▶ **Records for the task**
:::::

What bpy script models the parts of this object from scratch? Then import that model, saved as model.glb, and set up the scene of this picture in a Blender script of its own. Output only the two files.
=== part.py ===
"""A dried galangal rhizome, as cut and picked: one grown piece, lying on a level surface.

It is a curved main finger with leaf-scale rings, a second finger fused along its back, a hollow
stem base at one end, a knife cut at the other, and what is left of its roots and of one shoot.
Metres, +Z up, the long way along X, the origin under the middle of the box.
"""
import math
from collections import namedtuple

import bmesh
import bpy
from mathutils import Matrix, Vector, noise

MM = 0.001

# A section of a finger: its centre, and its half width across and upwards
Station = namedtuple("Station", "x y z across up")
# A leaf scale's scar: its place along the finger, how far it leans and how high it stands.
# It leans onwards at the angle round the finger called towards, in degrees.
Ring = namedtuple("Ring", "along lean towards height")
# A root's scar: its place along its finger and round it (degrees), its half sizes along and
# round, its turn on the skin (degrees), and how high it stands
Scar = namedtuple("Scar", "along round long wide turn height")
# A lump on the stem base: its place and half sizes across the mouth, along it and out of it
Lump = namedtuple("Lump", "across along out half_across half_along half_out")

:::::

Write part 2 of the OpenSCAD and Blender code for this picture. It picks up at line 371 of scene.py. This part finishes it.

:::::

▶ **Exercise details**
Check each line of the entries for the string "from". Copy the lines that have it.

▶ **Finished task**
What bpy script models the parts of this object from scratch? Then import that model, saved as model.glb, and set up the scene of this picture in a Blender script of its own. Output only the two files.
from collections import namedtuple
from mathutils import Matrix, Vector, noise